Cumhurbaşkanı seçim çalışmaları kapsamında Siirt'e gelen Bağış, AK Parti Pervari İlçe Başkanlığı binası önünde vatandaşlara hitap etti.
Bağış, Başbakan Recep Tayyip Erdoğan'ın Siirt'te okuduğu bir şiir yüzünden hapse girmesi ve Siirt'ten seçilerek Başbakanlığa yükselmesi dolayısıyla kentin Türk demokrasi tarihinde önemli bir yere sahip olduğunu söyledi.
- "Paralel yapı, itibar suikastı düzenledi"
"Paralel yapı, sadece siyasete değil, Türkiye'nin önde gelen hatırı sayılır iş adamlarına yönelik de itibar suikastı düzenledi" diyen Bağış, şunları kaydetti:
"Türkiye'nin medarı iftiharı iş adamlarımız Ethem Sancak ve Nihat Özdemir'e de paralel ihanet şebekesi itibar suikasti düzenlemeye kalktı. Hamdolsun bu ihanet şebekesine karşı boynumuzu eğmedik. Başımızı öne eğdirecek, bize güvenenleri mahcup edecek hiçbir şey yapmadık. İşte o yüzden bugün buradayız. Alnımız ak, başımız dik şekilde babaocağımızdayız."
- Cumhurbaşkanı seçimi
Cumhurbaşkanı seçimine değinen Bağış, şöyle konuştu:
"Siirt nasıl eski Türkiye'nin fişinin çekildiği yerse, yeni Türkiye'nin de doğum yeri olarak inşallah Pazar günü tescil edilecek. 10 Ağustos'ta eski Türkiye'nin ruhuna Fatiha okuyacak, yeni Türkiye için 'Bismillah' diyeceğiz.
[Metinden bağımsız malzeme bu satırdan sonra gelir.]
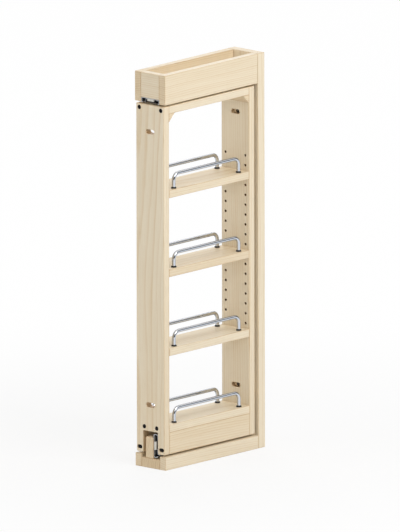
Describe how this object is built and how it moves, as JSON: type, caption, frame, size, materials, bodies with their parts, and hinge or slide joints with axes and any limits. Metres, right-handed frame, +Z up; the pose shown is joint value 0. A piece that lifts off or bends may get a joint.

Yeni Türkiye'nin yolu Siirt'ten geçer. Pazar günü çatı, başlarına yıkılacak. Pazar akşamı, Başbakanımız balkon konuşmasıyla zaferini milletimizle paylaşırken, CHP ve MHP Genel Başkanları kaçacak çatı aramakla meşgul olabilirler. Onların çatısı var, bizim de çakı gibi cumhurbaşkanı adayımız var.
Cumhurbaşkanımız Sayın Gül ve rahmetli Özal'ı tenzih ederek söylüyorum, cumhurbaşkanlığı makamı 10 Ağustos'tan sonra artık bir vesayet aracı olmaktan çıkacak, özgürlüklerin adresi haline gelecektir. Bu ülkede artık hiçbir cumhurbaşkanı, 'Başörtülüler Arabistan'da okusun' diyemeyecek. Bu ülkede artık hiçbir cumhurbaşkanı, 'Dün dündür, bugün bugündür' diyerek meseleleri geçiştiremeyecek."
- "İsrail'in bu zulmünü tarih affetmeyecektir"
Bağış, İsrail'in saldırılarında çok sayıda masum insanın hayatını kaybettiğini anımsatarak, "İsrail'in bu zulmünü tarih affetmeyecek. Bu zulüm karşısında sessiz kalan, haksızlık karşısında susan dilsiz şeytanları da tarih ve insanlık affetmeyecektir" şeklinde konuştu.
Bu zu tepki gösterilmesi gerektiğine dikkati çeken Bağış, "Konjonktür gereği bu zulme ses çıkarmayacaksak batsın öyle konjonktür. Zulüm altında inleyen Musevi kardeşlerimiz için nasıl sesimizi yükselttiysek, Filistin'deki kardeşlerimiz için de aynı şekilde sesimizi yükseltiyoruz. Bu hassasiyeti anlayacak erdemden yoksun olanlar şimdi çıkmış Başbakanımıza bu gerekçeyle verilen ödülü mesele yapıyorlar" dedi.
Bağış, şunları söyledi:
"Türkiye'deki Musevi kardeşlerimiz o ödülün ne anlama geldiğini çok iyi biliyor. Şimdi onları dikkate almadan o ödülü geri isteyenler, Musevi kardeşlerimizi nasıl temsil edebilir? Başbakanımızın sizin verdiğiniz ödüle ihtiyacı mı var? O ödülü geri isteyerek zulmü onaylıyor, İsrail dışındaki Musevi toplumunu da zan altında bırakıyor, onları hedef tahtasına oturuyorsunuz. Biz Türkiye'deki Musevi kardeşlerimizi sizden daha fazla düşünmeye devam edeceğiz çünkü onlar bizim vatandaşımız. Merak etmeyin Başbakanımız o ödülü memnuniyetle iade edecektir."